Data shown ::
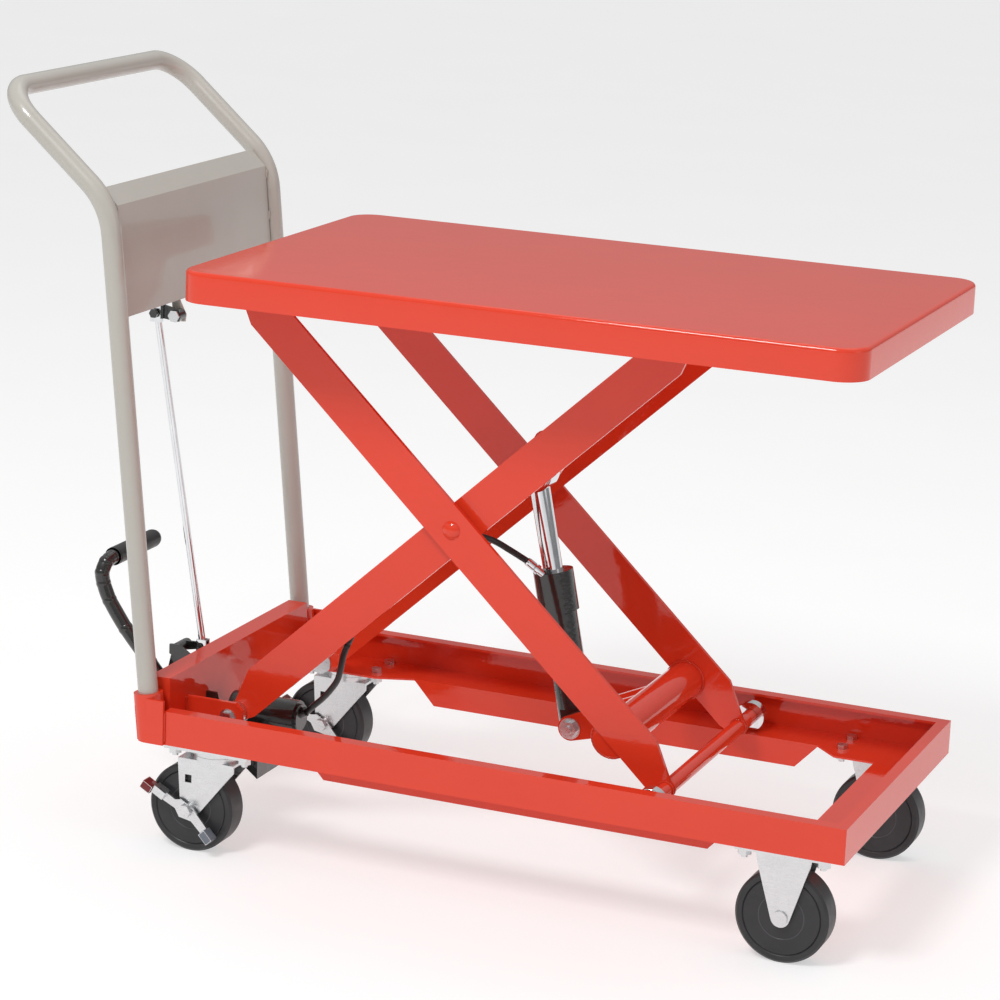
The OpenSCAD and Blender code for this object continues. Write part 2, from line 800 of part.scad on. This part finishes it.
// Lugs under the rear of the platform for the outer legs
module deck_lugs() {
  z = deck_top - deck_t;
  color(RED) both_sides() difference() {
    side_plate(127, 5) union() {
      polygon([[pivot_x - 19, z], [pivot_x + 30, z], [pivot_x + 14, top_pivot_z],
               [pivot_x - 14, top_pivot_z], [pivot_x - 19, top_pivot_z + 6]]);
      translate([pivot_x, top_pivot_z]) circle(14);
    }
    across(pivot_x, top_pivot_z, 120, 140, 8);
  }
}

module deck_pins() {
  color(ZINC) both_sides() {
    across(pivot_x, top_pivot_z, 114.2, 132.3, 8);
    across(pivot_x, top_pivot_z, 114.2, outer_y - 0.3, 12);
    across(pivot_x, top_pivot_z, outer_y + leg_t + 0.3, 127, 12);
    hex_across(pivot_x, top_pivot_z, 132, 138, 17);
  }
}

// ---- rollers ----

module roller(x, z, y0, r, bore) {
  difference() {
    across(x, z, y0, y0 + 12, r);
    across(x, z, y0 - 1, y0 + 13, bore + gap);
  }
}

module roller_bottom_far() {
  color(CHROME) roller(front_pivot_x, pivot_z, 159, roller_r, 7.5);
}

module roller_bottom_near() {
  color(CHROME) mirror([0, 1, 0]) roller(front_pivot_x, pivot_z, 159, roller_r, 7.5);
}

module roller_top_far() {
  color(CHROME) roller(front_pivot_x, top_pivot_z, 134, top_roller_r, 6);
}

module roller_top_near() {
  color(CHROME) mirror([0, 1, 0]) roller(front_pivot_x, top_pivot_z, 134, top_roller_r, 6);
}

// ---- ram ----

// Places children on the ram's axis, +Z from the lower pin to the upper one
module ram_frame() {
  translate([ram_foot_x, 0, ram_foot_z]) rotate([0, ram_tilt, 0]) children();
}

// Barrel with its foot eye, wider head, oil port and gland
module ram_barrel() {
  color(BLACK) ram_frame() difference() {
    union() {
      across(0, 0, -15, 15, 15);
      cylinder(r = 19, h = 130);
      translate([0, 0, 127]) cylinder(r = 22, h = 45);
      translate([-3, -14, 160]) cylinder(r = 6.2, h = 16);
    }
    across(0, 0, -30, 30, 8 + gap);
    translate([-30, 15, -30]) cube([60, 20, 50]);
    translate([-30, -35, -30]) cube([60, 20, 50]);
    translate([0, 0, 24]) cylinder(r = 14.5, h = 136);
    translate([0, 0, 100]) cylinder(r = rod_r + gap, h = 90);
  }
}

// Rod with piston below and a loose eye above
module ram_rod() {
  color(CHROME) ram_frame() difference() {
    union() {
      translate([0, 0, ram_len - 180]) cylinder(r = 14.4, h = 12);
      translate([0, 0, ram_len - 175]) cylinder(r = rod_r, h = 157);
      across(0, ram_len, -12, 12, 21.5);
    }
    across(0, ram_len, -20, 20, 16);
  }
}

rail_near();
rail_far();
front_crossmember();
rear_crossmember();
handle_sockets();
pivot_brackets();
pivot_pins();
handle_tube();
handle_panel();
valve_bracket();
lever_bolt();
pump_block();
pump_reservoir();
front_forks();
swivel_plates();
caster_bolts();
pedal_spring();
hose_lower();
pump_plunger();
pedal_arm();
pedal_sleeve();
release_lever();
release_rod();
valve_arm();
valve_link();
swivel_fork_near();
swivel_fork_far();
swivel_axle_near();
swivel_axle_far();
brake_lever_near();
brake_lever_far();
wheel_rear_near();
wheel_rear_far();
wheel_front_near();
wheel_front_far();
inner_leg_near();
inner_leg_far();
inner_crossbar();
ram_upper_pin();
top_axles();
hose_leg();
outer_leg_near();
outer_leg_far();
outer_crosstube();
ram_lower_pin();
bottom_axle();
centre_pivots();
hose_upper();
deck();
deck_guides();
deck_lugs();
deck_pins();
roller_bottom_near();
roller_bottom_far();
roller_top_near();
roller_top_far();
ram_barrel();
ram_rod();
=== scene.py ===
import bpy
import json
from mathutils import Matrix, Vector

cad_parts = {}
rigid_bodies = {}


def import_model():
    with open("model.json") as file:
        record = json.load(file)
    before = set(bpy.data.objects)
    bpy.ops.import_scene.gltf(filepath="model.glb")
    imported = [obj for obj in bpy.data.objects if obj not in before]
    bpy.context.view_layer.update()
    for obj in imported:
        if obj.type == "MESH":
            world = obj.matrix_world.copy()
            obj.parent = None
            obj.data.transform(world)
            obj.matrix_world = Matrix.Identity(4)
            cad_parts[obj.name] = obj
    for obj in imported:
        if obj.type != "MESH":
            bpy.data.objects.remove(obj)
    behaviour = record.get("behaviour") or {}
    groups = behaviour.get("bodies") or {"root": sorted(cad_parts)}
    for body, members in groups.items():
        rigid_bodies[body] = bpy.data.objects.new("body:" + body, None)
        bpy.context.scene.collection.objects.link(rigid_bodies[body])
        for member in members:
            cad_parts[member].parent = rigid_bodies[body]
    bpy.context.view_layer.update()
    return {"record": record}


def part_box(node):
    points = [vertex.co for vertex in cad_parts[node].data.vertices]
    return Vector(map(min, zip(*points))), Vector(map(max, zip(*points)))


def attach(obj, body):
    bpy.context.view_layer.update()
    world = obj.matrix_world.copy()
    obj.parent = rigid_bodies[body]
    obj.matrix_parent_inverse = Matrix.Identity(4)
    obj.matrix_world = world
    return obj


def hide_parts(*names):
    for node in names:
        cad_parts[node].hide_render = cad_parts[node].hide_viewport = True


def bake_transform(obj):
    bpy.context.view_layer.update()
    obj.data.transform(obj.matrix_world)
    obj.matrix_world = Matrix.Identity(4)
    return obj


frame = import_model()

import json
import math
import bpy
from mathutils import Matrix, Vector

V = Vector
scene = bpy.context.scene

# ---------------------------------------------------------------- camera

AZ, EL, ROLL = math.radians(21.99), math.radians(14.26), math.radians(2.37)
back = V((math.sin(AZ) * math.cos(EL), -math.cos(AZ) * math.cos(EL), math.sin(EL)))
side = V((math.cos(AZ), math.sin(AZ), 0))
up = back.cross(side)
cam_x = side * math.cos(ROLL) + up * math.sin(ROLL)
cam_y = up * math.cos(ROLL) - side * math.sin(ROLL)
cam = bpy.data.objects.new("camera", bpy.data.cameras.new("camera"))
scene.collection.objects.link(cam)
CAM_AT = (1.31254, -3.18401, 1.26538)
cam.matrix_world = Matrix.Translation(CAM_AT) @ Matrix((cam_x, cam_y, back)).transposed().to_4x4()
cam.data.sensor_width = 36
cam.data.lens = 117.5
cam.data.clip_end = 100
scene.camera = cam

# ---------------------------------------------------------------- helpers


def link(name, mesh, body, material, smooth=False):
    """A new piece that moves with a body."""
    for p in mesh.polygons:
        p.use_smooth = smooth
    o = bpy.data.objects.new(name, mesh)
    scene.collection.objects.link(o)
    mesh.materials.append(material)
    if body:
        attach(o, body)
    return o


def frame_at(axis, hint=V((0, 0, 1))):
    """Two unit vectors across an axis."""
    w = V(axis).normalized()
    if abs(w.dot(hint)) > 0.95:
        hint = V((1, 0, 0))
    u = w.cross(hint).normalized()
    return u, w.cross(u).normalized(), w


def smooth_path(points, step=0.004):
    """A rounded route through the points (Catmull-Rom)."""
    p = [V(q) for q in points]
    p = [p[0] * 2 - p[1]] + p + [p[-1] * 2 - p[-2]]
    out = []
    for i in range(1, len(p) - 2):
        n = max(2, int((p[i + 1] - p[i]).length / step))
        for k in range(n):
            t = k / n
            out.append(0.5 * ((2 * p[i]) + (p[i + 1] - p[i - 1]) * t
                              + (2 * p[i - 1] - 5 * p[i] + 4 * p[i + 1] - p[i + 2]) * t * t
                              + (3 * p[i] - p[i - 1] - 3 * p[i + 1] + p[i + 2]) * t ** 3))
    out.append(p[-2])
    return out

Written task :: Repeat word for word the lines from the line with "rail_near();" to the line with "cad_parts[obj.name] = obj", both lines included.

Right answer ::
rail_near();
rail_far();
front_crossmember();
rear_crossmember();
handle_sockets();
pivot_brackets();
pivot_pins();
handle_tube();
handle_panel();
valve_bracket();
lever_bolt();
pump_block();
pump_reservoir();
front_forks();
swivel_plates();
caster_bolts();
pedal_spring();
hose_lower();
pump_plunger();
pedal_arm();
pedal_sleeve();
release_lever();
release_rod();
valve_arm();
valve_link();
swivel_fork_near();
swivel_fork_far();
swivel_axle_near();
swivel_axle_far();
brake_lever_near();
brake_lever_far();
wheel_rear_near();
wheel_rear_far();
wheel_front_near();
wheel_front_far();
inner_leg_near();
inner_leg_far();
inner_crossbar();
ram_upper_pin();
top_axles();
hose_leg();
outer_leg_near();
outer_leg_far();
outer_crosstube();
ram_lower_pin();
bottom_axle();
centre_pivots();
hose_upper();
deck();
deck_guides();
deck_lugs();
deck_pins();
roller_bottom_near();
roller_bottom_far();
roller_top_near();
roller_top_far();
ram_barrel();
ram_rod();
=== scene.py ===
import bpy
import json
from mathutils import Matrix, Vector

cad_parts = {}
rigid_bodies = {}


def import_model():
    with open("model.json") as file:
        record = json.load(file)
    before = set(bpy.data.objects)
    bpy.ops.import_scene.gltf(filepath="model.glb")
    imported = [obj for obj in bpy.data.objects if obj not in before]
    bpy.context.view_layer.update()
    for obj in imported:
        if obj.type == "MESH":
            world = obj.matrix_world.copy()
            obj.parent = None
            obj.data.transform(world)
            obj.matrix_world = Matrix.Identity(4)
            cad_parts[obj.name] = obj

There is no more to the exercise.